◆ WHAT IS ASKED ◆
The records should be written out in full, with nothing altered.

◆ PROVIDED MATERIAL ◆
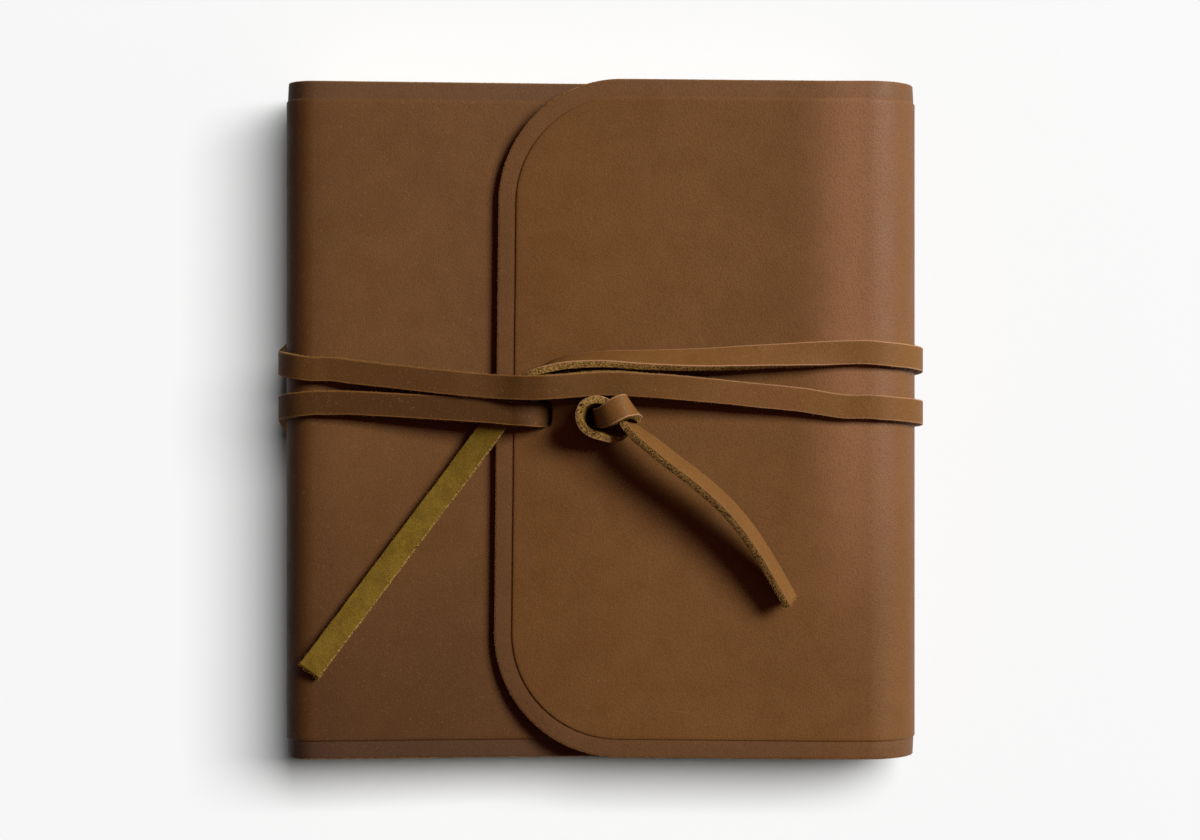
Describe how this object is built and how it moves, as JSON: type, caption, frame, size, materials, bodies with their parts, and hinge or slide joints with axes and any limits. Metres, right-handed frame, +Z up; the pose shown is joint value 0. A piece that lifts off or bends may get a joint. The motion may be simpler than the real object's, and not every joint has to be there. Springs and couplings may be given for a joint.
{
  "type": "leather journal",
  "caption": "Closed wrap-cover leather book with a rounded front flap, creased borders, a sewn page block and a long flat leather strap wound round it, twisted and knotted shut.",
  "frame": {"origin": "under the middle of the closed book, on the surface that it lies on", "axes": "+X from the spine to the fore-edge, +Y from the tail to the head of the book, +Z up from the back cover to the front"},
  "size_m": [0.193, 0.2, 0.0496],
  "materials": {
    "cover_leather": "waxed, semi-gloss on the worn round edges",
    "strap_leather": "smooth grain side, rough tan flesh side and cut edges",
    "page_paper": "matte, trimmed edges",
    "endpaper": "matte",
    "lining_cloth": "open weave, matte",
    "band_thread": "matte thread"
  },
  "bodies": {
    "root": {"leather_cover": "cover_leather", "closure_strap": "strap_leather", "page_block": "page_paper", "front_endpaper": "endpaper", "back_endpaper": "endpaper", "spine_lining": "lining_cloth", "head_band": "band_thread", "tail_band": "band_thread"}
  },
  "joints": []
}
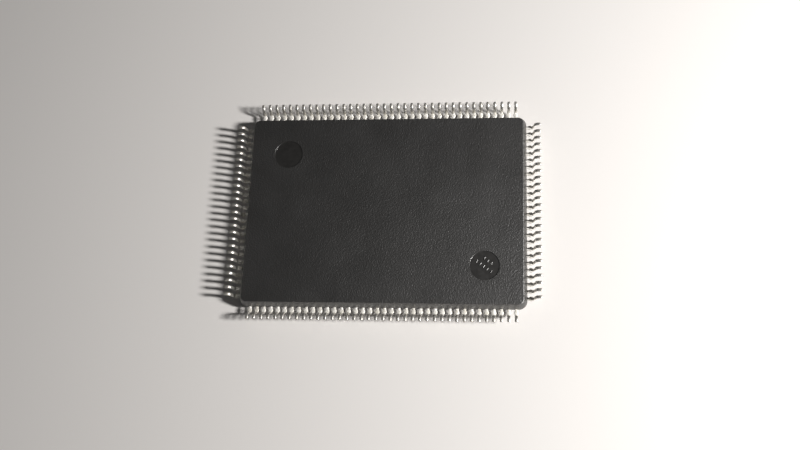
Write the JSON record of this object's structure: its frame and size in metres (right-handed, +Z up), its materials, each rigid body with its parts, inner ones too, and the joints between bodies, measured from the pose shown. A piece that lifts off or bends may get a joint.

◆ REPLY TO THE TASK ◆
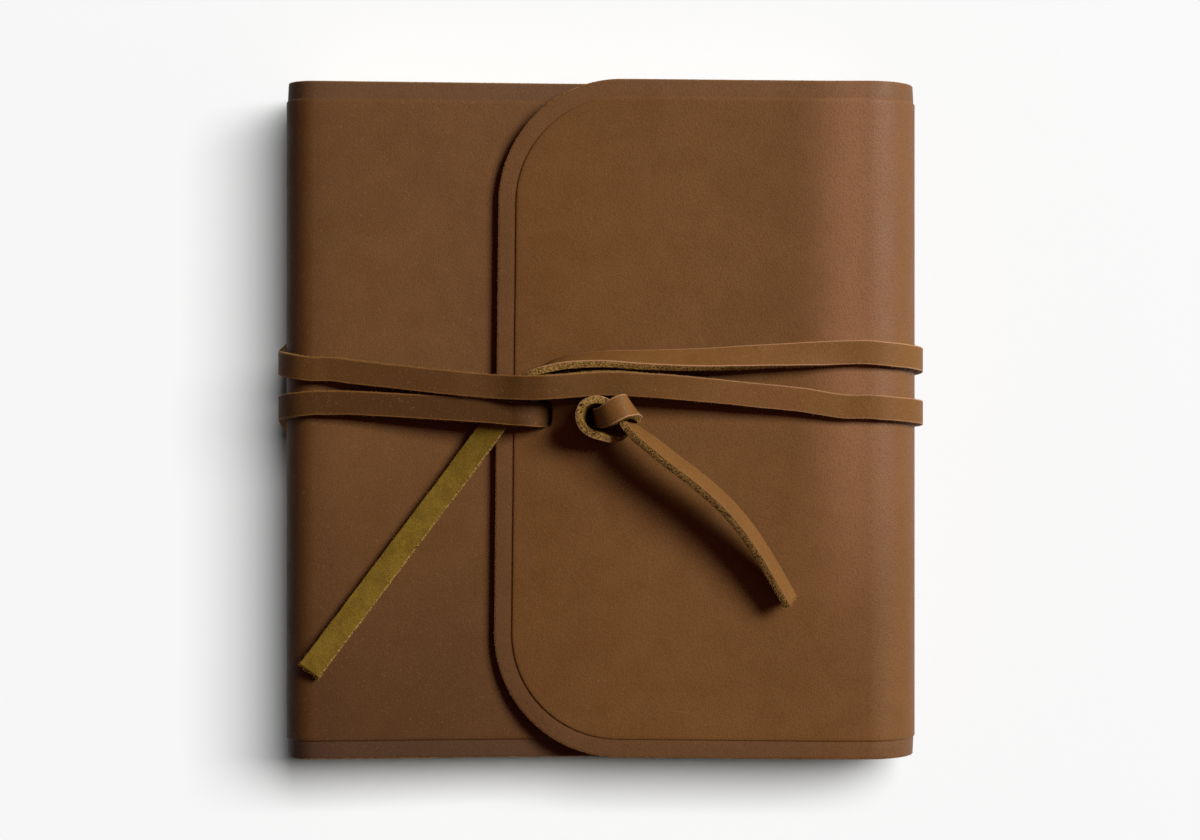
Describe how this object is built and how it moves, as JSON: type, caption, frame, size, materials, bodies with their parts, and hinge or slide joints with axes and any limits. Metres, right-handed frame, +Z up; the pose shown is joint value 0. A piece that lifts off or bends may get a joint. The motion may be simpler than the real object's, and not every joint has to be there. Springs and couplings may be given for a joint.
{
  "type": "leather journal",
  "caption": "Closed wrap-cover leather book with a rounded front flap, creased borders, a sewn page block and a long flat leather strap wound round it, twisted and knotted shut.",
  "frame": {"origin": "under the middle of the closed book, on the surface that it lies on", "axes": "+X from the spine to the fore-edge, +Y from the tail to the head of the book, +Z up from the back cover to the front"},
  "size_m": [0.193, 0.2, 0.0496],
  "materials": {
    "cover_leather": "waxed, semi-gloss on the worn round edges",
    "strap_leather": "smooth grain side, rough tan flesh side and cut edges",
    "page_paper": "matte, trimmed edges",
    "endpaper": "matte",
    "lining_cloth": "open weave, matte",
    "band_thread": "matte thread"
  },
  "bodies": {
    "root": {"leather_cover": "cover_leather", "closure_strap": "strap_leather", "page_block": "page_paper", "front_endpaper": "endpaper", "back_endpaper": "endpaper", "spine_lining": "lining_cloth", "head_band": "band_thread", "tail_band": "band_thread"}
  },
  "joints": []
}
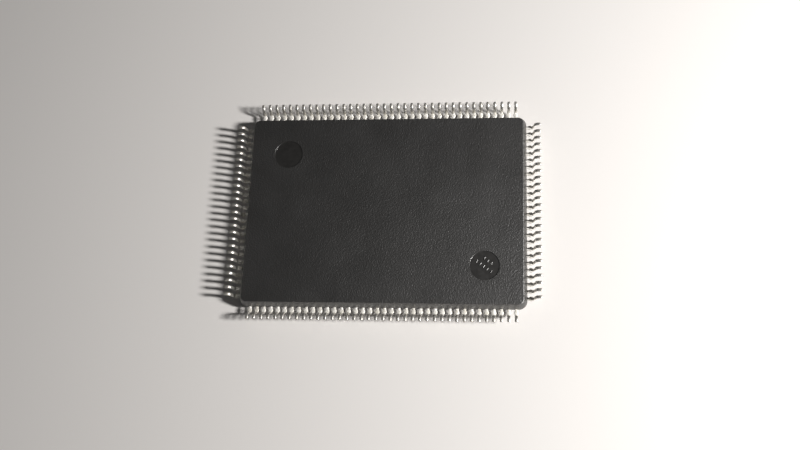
Write the JSON record of this object's structure: its frame and size in metres (right-handed, +Z up), its materials, each rigid body with its parts, inner ones too, and the joints between bodies, measured from the pose shown. A piece that lifts off or bends may get a joint.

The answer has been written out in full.